Balkanlar, Kafkasya ve Anadolu gibi tarih boyunca çok çeşitli kavimlerin konup göçtüğü; dış göçlere ve bundan dolayı mecburen de olsa, başka halklarla sürekli diyaloğa her zaman açık olunabilmiş bir coğrafyada, bir ‘kavimler kapısında’ bulunmamaktadır Almanya. Ve başka toplumlara karşı kısmî kapalılık türünden bu ‘toplumsal hal’, Avrupa’nın bu kesiminde II. Dünya Savaşı sonrasına dek devam etmiştir. İşte buna rağmen yabancı kökenli bir kişinin bugün hükümete üye olması, bu Batı Avrupa ülkesi adına takdire değer bir başarıdır. Hem de bu ülkenin, bu konuyla alakalı yakın tarihindeki o kapkara günlerine rağmen bu noktaya gelebilmiş olması, daha da büyük bir takdiri hak ediyor zannımca…
Ancak, yaşadığım bu diyarlarda ne zaman güzel bulduğum bir uygulamaya veya hayranlık bıraktıran bir düzenliliğin eseri olan güzel işlere şahit olsam, bir hüzün de kaplar aynı zamanda beni…
Aynı düzenliliğin, ciddiyetin, iş ahlakının ya da bunların topluma kazandırdıklarını benim memleketimde de hakkınca göremediğime hayıflanır dururum.
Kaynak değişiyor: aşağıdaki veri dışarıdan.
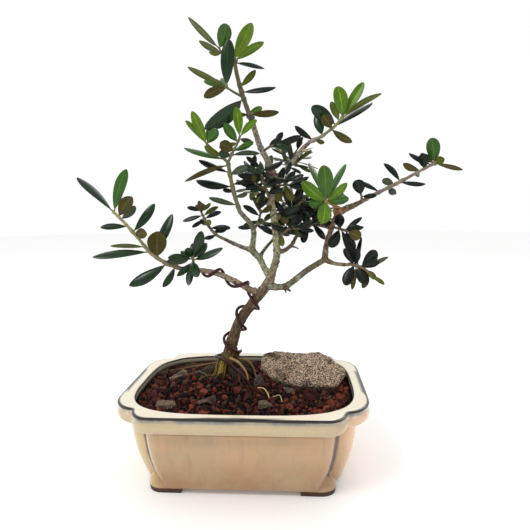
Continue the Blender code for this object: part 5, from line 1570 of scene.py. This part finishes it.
# Masses in the middle: stem points, foot radius, side twigs, leaf length and looks by rule, and the listed
# leaves.
centreMasses = {
    "leaves_fork": (
        ((5.4, 1.6, 153), (8.5, 4, 159), (10, 6.5, 166)), 0.95, 2, 11.0, "kkn", (
            (0.7, 147, 10, 13, 3.8, "k"), (0.12, 180, 10, 12, 3.2, "k"), (0.25, 346, 20, 10, 3.2, "k"),
            (0.95, 120, -20, 11, 4, "k"), (0.85, 30, 25, 10, 4, "n"), (0.5, 198, -10, 11, 3.6, "d"))),
    "leaves_leader_twig": (
        ((16.8, 4.6, 171.5), (13.4, 2, 179), (10.8, 0, 191)), 0.95, 4, 12.0, "kkkns", (
            (0.68, 167, 8, 17, 4.2, "k"), (0.6, 197, 12, 13, 3.8, "k"), (0.42, 243, 20, 13, 5.2, "k"),
            (0.08, 192, 35, 11, 6.4, "o"), (0.98, 138, 0, 13, 3.6, "k"), (0.97, 20, 10, 14.5, 3.8, "k"),
            (0.95, 326, 35, 11, 4.2, "k"), (0.72, 356, 25, 15.5, 4.8, "k"), (0.3, 155, 0, 15, 4.2, "s"),
            (0.3, 12, 30, 12, 4.2, "k"), (0.5, 172, -20, 16, 4, "k"), (0.85, 158, 20, 15, 4.4, "d"),
            (0.15, 225, 20, 12, 4, "k"), (0.88, 200, 25, 12, 3.4, "k"))),
    "leaves_leader_knob": (
        ((18.4, 4.6, 178.6), (22, 1, 181), (27, -1, 181)), 0.95, 2, 12.0, "kkn", (
            (0.55, 261, 12, 11, 5.2, "n"), (0.85, 298, 12, 11.5, 4.8, "n"), (0.98, 20, 0, 15, 3.2, "k"),
            (0.98, 352, 15, 12, 4.4, "k"), (0.5, 75, 0, 12, 4.2, "k"), (0.75, 48, -10, 12, 4.2, "k"),
            (0.3, 150, 20, 10, 4, "k"))),
    "leaves_leader_right": (
        ((11.4, 4.8, 203), (16.4, 2.4, 205.6), (20, 3, 207)), 0.9, 1, 12.0, "kkd", (
            (0.4, 28, 10, 10, 5.2, "k"), (0.97, 17, 0, 17, 4.6, "k"), (0.8, 345, 15, 11, 4.2, "d"),
            (0.95, 60, -20, 10, 4, "k"))),
    "leaves_centre_low": (
        ((20, 5, 147), (26, 3.5, 152), (31, 3, 155)), 0.95, 3, 12.0, "kkn", (
            (0.3, 118, 10, 10, 4.4, "n"), (0.5, 355, 10, 10.5, 3.6, "k"), (0.3, 275, 15, 8, 4, "o"),
            (0.75, 70, 5, 11, 4.4, "k"), (0.95, 12, 10, 12, 4, "k"), (0.95, 325, 20, 11, 4.2, "k"),
            (0.6, 160, 15, 11, 3.8, "k"), (0.98, 50, -20, 12, 4, "k"))),
    "leaves_centre": (
        ((18.4, 5, 162), (27, 8, 165), (35, 12, 169)), 0.95, 5, 13.0, "kkkn", (
            (0.12, 17, 30, 17, 5.2, "k"), (0.2, 352, 40, 11.5, 4.6, "d"), (0.95, 84, 5, 12, 5.4, "k"),
            (0.9, 320, 30, 13.5, 5.2, "k"), (0.95, 300, 25, 13.5, 5.6, "k"), (0.98, 332, 0, 12, 5.2, "k"),
            (0.25, 300, 35, 9.5, 5.4, "n"), (0.6, 110, 15, 13, 4.6, "k"), (0.65, 60, 20, 14, 4.4, "k"),
            (0.4, 140, -5, 12, 4.2, "k"), (0.98, 20, -10, 13, 4.6, "k"), (0.75, 280, 30, 12, 4.8, "k"))),
    "leaves_centre_right": (
        ((37.3, 17.2, 151.2), (43, 21, 155), (48, 25, 160)), 0.95, 4, 13.0, "kkkn", (
            (0.6, 308, 35, 15.5, 4.4, "k"), (0.3, 100, 25, 13, 5.2, "k"), (0.55, 62, 25, 13, 5, "k"),
            (0.8, 120, 10, 13, 4.4, "k"), (0.9, 340, 20, 12, 4.6, "k"), (0.3, 250, 30, 12, 5.2, "k"),
            (0.97, 80, 0, 13, 5, "k"), (0.2, 160, 25, 13, 4.6, "k"), (0.8, 20, 30, 13, 4.2, "n"))),
    "leaves_centre_back": (
        ((16.9, 19.7, 145.4), (20, 24, 149), (26, 29, 154)), 0.95, 4, 12.5, "kkn", (
            (0.3, 150, 10, 12, 4.4, "k"), (0.5, 100, 10, 12, 4.4, "k"), (0.6, 10, 10, 13, 4.2, "k"),
            (0.95, 60, 0, 13, 4.6, "k"), (0.9, 340, 10, 12, 4.2, "k"), (0.95, 130, 0, 12, 4.2, "k"))),
}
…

Tıpkı, Almanya’daki bu tablo karşısında, asırlardır Anadolu gibi bir medeniyetler beşiğinde yaşıyor olmamıza ve ortak tarihimizde asla inkar edilemeyecek olan ‘Yaratılanı Yaratan’dan ötürü sevme’ özelliğimize rağmen; bunca yıllık Cumhuriyet tarihimizde ‘bizim Vietnamlılar’ arasından bir bakan, bir general çıkaramayışımıza hayıflandığım gibi…
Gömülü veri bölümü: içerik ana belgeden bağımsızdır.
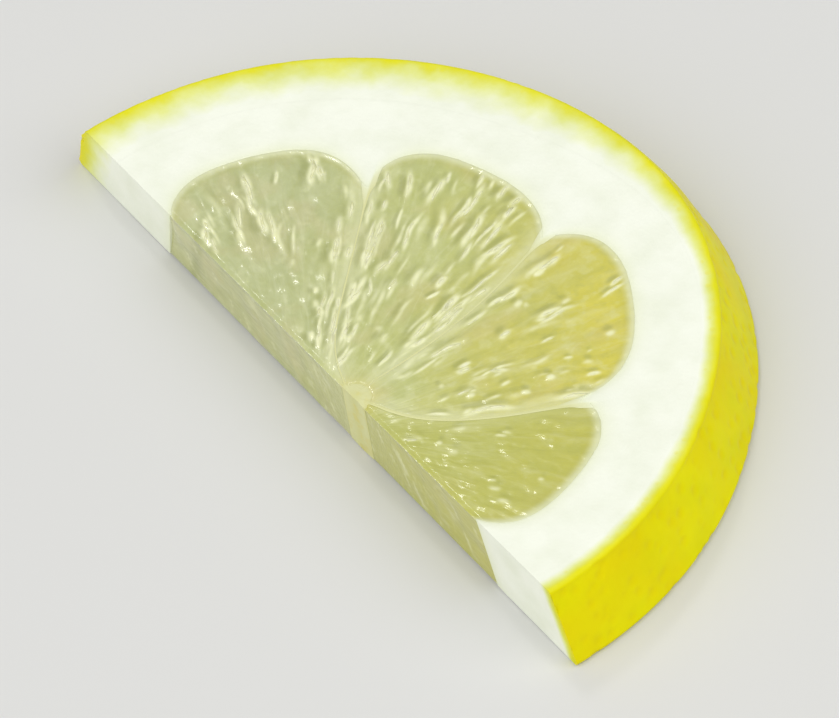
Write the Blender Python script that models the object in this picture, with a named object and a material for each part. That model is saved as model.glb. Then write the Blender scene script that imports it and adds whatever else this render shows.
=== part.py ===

Çünkü daha sonradan, dışarıdan bu memlekete gelmemiş (gelmiş olsalar da fark etmez ya) ve aynı toprakların hamuruyla yoğrulduğumuz Rum, Ermeni, Süryani gibi, bu memleketi asırlardır vatanı bilmiş ‘Vietnamlı’ vatandaşlarımızla kağıt üzerinde her şeyde ortak ve eşit olmamıza rağmen becerememişiz biz bunu.
Bundan dolayı, üstelik dinimizde, özümüzde, tarihimizde bunu başarabildiğimize dair nice örneği de peşi sıra hatırlaya hatırlaya; tarihi bu konuda ‘kırıklarla’ dolu insanların bugün bunu gerçekleştirebilmelerini takdir ediyorum ‘boynu bükük’ bir sevinçle !...
Sırr-ı Adalet, vicdan ve ‘İşi ehline vermenin’ erdemini de düşünüyorum bir yandan her nedense (!).
Ne diyeyim, Cumhuriyet bayramımız kutlu olsun!